The currency depreciated 0.2 percent to 42.0944 against Bank Rossii’s target basket of dollars and euros by 1:16 p.m. in Moscow. The benchmark Micex stock index decreased 1 percent to 1,455.20, the lowest level since Feb. 5, after a 0.5 percent gain earlier and taking a three-day decline to 2.4 percent.
Russia is conducting a check of the combat-readiness of central and western military districts as well as a test of air defense, airborne troops and aviation, according to a statement on the Defense Ministry’s website. Tensions flared in the southern Ukrainian region of Crimea as an armed group occupied parliament and government buildings in the capital of the region, replacing the Ukrainian flag with Russia’s tricolor.
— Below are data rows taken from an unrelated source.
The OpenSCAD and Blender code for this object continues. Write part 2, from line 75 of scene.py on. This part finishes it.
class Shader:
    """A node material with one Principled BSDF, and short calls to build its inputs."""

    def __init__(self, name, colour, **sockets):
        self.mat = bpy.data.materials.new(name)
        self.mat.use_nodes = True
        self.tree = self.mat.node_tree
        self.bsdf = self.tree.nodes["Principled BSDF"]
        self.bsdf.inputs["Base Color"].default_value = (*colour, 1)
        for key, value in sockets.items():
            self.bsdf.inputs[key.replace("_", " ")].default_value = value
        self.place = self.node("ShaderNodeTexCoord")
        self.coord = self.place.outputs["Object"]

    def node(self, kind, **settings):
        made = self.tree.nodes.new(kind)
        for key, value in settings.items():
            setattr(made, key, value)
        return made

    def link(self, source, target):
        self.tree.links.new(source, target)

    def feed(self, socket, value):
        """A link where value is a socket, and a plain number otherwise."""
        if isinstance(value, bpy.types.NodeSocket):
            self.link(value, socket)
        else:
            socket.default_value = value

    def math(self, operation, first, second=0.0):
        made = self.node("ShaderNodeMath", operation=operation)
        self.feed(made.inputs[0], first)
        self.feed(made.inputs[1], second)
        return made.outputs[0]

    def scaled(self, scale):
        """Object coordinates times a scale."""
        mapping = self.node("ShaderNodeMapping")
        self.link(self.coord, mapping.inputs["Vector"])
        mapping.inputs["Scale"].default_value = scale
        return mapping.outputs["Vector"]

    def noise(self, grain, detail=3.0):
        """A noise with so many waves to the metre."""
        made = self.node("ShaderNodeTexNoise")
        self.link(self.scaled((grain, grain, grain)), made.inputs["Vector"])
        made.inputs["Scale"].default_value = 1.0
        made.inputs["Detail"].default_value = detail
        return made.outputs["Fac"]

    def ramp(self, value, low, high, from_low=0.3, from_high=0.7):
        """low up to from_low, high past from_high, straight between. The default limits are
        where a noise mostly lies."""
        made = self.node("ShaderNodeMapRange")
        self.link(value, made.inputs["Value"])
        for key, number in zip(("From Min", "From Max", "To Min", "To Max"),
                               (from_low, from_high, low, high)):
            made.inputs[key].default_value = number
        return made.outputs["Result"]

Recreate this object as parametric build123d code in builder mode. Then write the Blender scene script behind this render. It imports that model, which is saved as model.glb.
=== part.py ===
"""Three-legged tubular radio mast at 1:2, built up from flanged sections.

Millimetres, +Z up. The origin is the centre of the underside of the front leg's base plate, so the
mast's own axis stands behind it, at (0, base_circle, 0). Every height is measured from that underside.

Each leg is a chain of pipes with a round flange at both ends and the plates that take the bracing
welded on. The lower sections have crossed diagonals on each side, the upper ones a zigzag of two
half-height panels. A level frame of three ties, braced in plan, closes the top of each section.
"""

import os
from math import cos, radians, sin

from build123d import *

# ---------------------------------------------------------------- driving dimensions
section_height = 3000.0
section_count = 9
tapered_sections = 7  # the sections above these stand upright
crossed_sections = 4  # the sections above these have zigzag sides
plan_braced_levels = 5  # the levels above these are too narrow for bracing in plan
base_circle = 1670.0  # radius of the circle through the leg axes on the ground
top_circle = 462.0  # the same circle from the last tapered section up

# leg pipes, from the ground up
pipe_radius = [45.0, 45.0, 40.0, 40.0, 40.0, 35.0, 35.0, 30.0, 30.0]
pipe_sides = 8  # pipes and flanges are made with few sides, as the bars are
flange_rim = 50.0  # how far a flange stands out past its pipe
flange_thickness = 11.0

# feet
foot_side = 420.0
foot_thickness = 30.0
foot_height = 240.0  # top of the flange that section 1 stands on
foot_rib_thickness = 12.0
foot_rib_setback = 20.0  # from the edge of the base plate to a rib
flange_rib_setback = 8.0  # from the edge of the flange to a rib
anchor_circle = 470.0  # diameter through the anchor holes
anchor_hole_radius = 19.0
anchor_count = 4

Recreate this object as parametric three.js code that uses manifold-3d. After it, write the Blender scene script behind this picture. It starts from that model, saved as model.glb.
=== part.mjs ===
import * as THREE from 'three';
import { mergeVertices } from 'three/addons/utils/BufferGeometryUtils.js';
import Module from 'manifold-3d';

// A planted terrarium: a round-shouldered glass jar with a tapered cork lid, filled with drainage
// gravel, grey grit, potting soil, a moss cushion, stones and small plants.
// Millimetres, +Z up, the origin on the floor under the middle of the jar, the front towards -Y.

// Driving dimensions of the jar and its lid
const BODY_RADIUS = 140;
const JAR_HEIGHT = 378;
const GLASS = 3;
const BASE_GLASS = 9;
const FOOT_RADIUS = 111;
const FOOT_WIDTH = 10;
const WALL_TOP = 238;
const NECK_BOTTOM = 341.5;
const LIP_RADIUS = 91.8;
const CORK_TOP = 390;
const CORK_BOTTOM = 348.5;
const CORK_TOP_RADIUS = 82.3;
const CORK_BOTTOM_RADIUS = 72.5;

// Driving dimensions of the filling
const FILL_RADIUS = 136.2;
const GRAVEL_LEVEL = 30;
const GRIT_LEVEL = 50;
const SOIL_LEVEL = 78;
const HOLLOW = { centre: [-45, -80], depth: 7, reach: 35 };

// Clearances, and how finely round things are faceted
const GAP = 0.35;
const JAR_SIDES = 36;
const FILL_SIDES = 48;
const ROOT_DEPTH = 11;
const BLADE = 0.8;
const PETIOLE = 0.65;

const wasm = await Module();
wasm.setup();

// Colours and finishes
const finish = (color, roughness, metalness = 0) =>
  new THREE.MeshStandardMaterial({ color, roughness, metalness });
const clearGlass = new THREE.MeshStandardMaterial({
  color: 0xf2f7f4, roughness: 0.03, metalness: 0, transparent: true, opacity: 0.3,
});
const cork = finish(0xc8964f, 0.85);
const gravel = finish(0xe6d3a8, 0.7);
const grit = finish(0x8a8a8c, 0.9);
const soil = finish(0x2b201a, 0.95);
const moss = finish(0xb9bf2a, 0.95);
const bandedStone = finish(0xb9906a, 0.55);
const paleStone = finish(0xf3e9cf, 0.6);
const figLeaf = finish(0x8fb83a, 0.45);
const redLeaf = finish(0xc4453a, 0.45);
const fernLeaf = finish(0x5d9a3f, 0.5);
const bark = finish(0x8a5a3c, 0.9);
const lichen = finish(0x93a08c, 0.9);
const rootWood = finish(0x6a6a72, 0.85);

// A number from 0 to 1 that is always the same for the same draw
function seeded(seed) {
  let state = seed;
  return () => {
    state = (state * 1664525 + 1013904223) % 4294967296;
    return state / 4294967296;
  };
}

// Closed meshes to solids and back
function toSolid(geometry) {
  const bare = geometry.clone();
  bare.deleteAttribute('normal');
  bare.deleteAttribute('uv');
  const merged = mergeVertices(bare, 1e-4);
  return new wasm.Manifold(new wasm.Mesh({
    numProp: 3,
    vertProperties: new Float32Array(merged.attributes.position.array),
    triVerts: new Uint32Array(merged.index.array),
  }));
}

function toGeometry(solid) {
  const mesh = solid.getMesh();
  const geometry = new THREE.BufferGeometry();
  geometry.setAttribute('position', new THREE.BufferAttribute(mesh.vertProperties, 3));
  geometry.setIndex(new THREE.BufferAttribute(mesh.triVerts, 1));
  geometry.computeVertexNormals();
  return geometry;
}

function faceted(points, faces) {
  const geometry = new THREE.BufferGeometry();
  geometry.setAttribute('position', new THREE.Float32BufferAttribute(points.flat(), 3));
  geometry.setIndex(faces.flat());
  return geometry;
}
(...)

“The market is really afraid because it doesn’t understand what’s going on,” Vadim Bit-Avragim, who helps oversee about $4.2 billion at Kapital Asset Management in Moscow, said by phone today. “All investors are pricing in the possibility of Russia’s military intervention in Ukraine.”
The ruble and stocks extended declines as Interfax reported Russia’s fighter jets had been placed on combat alert near the western border, citing the Defense Ministry.
Ukraine’s interim government is seeking to secure as much as $35 billion in financial aid to fend off a possible default after the ouster of Viktor Yanukovych from the presidency last week. More than 80 protesters and police officers have died in the riots.
The ruble depreciated 0.5 percent to 36.1950 per dollar and weakened 0.3 percent to 49.4085 against the euro. The currency has dropped 9.2 percent against the greenback this year, the second-worst performance among 24 emerging-market currencies tracked by Bloomberg, as Federal Reserve stimulus cuts curbed investor appetite for developing-nation currencies.
Russia’s equities have the cheapest valuations among 21 developing countries monitored by Bloomberg, with shares on the Micex trading at 5.3 times projected 12-month earnings, compared with a multiple of 10.2 for the MSCI Emerging Markets Index.